Our greatest joy and deepest fulfillment in life comes from the relationships we have. While we want harmonious and fulfilling relationships, ideally with everyone, it is healthy and realistic to acknowledge that even in the best friendships and partnerships there will be challenges. And, it is truthful to admit we cannot have an agreeable and satisfying relationship with everyone.
For instance, you will not be peaceful if you attempt to establish a relationship with someone who has aspects of her or himself that go against your core beliefs and values. Maybe someone you know thinks it is okay to talk about you behind your back. You know gossip wounds hearts and causes relationships to fail. If you go against yourself and stoop to his or her level of behavior, and you accept gossiping is okay, you will become frustrated and disappointed with yourself. Eventually you will also be upset and dissatisfied by the person’s lack of sensitivity to other people’s feelings.
Moral conflict arises in relationships when there is empathetic incompatibility. Meaning, one person is more emotionally mature than the other. Such as in the case where you have the principled awareness to appreciate the pitfalls of gossip and the other person does not. Therefore, having shared moral values is paramount to establishing healthy relationships. When two people are mismatched on the fundamental values of trust, honesty, respect, and personal responsibility, the relationship cannot survive.
To help prevent the frustration and disappointment that arises from being mismatched in your relationships, first take time to really know yourself. Look at yourself honestly to determine your strengths and weaknesses. This is necessary because you may not have been taught how important respect, trust, honesty, and clear communication are to the success of relationships. And, if you were raised in an abusive or dishonest environment you may mistake abuse and dishonesty for love. Neither of these are behaviors are love so it is essential to know what motivates you and what wounds you need to heal in order to have successful and loving relationships.
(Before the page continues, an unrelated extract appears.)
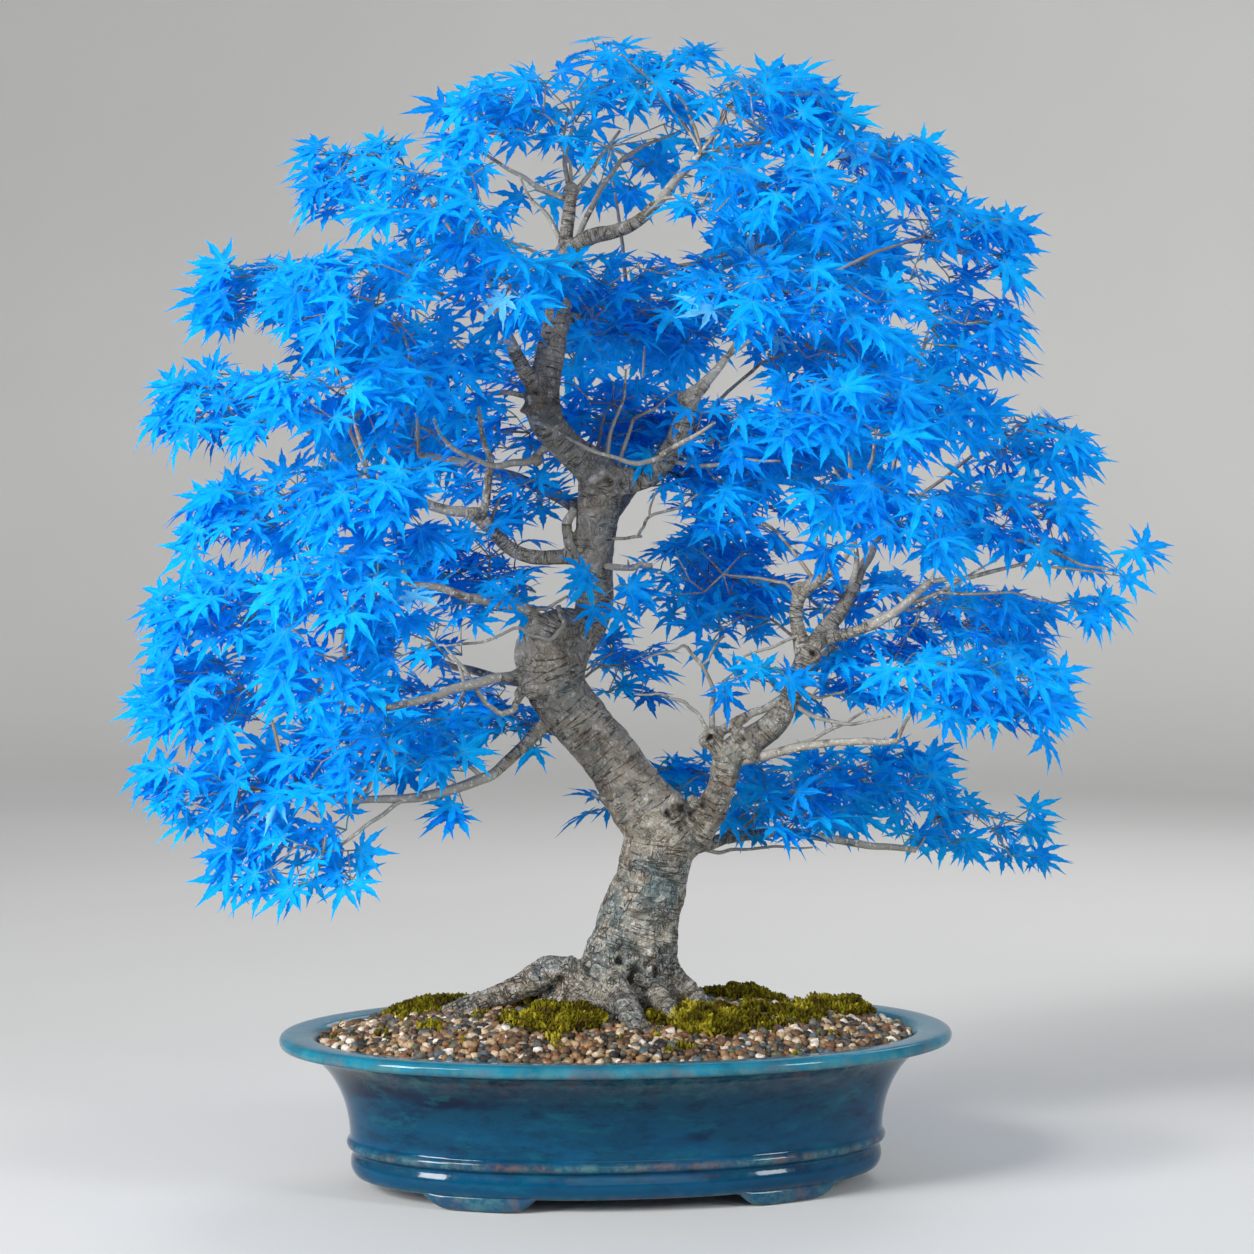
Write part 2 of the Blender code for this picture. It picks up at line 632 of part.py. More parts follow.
def make_sprays(wood_space):
    blue = material("leaf_blue", (0.0, 0.2, 1.0), 0.5)
    for key, (across, back, up, half_across, half_back) in SPRAYS.items():
        outward = Vector((across, back)).normalized()
        shape = bmesh.new()
        bmesh.ops.create_uvsphere(shape, u_segments=SPRAY_SIDES, v_segments=SPRAY_RINGS, radius=1.0)
        for vertex in shape.verts:
            offset = Vector((vertex.co.x * half_across, vertex.co.y * half_back))
            droop = SPRAY_DROOP * offset.dot(outward) + SPRAY_BEND * offset.length_squared
            place = Vector((across + offset.x, back + offset.y, up)) * SPRAY_LUMP_SCALE
            lump = SPRAY_LUMP * noise.noise(place)
            height = up + vertex.co.z * SPRAY_HALF_THICKNESS - droop + lump
            vertex.co = tree_point(across + offset.x, back + offset.y, height)
        bmesh.ops.recalc_face_normals(shape, faces=shape.faces)
        mesh = bpy.data.meshes.new(f"leaf_spray_{key}")
        shape.to_mesh(mesh)
        shape.free()
        boolean(add_object(f"leaf_spray_{key}", mesh, blue), wood_space)


def main():
    clear_scene()
    make_pot()
    make_drain_screens()
    wood = make_wood("trunk_and_branches")
    wood.data.materials.append(material("bark", (0.22, 0.2, 0.17), 0.85))
    wood_space = as_cutter(make_wood("wood_space", CLEARANCE))
    make_soil(wood_space)
    make_gravel(wood_space)
    make_moss(wood_space)
    make_sprays(wood_space)


main()
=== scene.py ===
"""Looks for a maple bonsai in an oval glazed pot, laid out as an add-on.

The tree was planted turned about Z by TREE_TURN, so roots, limbs, twigs and knots are written in
the tree's own axes: across (left to right), back (front to back) and up, in millimetres.
"""

import json
import math
import random

import bmesh
import bpy
import numpy as np
from bpy.props import FloatProperty, FloatVectorProperty, IntProperty, PointerProperty
from bpy.types import Operator, Panel, PropertyGroup
from mathutils import Matrix, Vector, noise
from mathutils.bvhtree import BVHTree

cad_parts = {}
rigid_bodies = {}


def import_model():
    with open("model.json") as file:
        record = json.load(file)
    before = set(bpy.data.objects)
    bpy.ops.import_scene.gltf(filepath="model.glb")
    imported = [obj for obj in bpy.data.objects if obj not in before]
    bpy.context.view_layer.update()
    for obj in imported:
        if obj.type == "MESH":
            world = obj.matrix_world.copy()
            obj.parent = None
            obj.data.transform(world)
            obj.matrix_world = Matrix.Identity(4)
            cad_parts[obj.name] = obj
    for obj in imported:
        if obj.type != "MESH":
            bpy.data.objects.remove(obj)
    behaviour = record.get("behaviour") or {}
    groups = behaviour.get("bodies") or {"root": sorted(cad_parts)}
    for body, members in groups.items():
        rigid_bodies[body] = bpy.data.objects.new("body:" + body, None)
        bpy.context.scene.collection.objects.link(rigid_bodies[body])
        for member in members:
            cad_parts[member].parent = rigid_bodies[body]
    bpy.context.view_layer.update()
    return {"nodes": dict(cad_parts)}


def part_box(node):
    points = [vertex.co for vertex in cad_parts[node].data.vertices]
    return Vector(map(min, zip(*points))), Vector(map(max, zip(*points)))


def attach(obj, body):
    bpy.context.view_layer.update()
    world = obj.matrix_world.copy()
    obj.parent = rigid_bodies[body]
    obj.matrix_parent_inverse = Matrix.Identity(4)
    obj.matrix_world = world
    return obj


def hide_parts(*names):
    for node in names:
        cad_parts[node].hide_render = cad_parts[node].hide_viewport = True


bl_info = {
    "name": "Maple Bonsai",
    "version": (1, 0, 0),
    "blender": (4, 5, 0),
    "location": "3D View > Sidebar > Bonsai",
    "description": "Models a maple bonsai with layered leaf sprays in a glazed oval pot",
    "category": "Add Mesh",
}

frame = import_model()

MM = 0.001
# Fixes where the bends and lumps of the wood fall, so that each run gives the same tree.
NOISE_SEED = 7
POT_PLACE = Vector((-0.006, -0.007, 0.0))
TREE_TURN = math.radians(-8)
OVAL_POWER = 2.1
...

Second, learn to appreciate the saying, “You can lead a horse to water but you cannot make him drink,” applies to each of us when it comes to whether or not we choose to change ourselves for the better. You wake up to what you need to change about yourself through the process of inner deliberation. Self-assessment is the way to discover negative behavior that is preventing you from creating the best life possible. This same process of wanting to discover limitations is necessary for the people you love. So it is important to let go of the idea if I just love her (him) more, s(he) will change.
Third, loving others does not mean you lose yourself in relationship. Relationships are meant to help you find out more about yourself, not give up who you are for another person. Avoid frustration by going into a relationship wanting someone to live life with you, not for you.
Fourth, know people will not respect you if you do not respect yourself. Part of self-respect is setting boundaries, to say no to things you are uncomfortable with. Being a doormat is not attractive, satisfying, or healthy. Going against what you know is true and right for you does not allow you to bring your best to the relationship. Realize it is healthy to say no.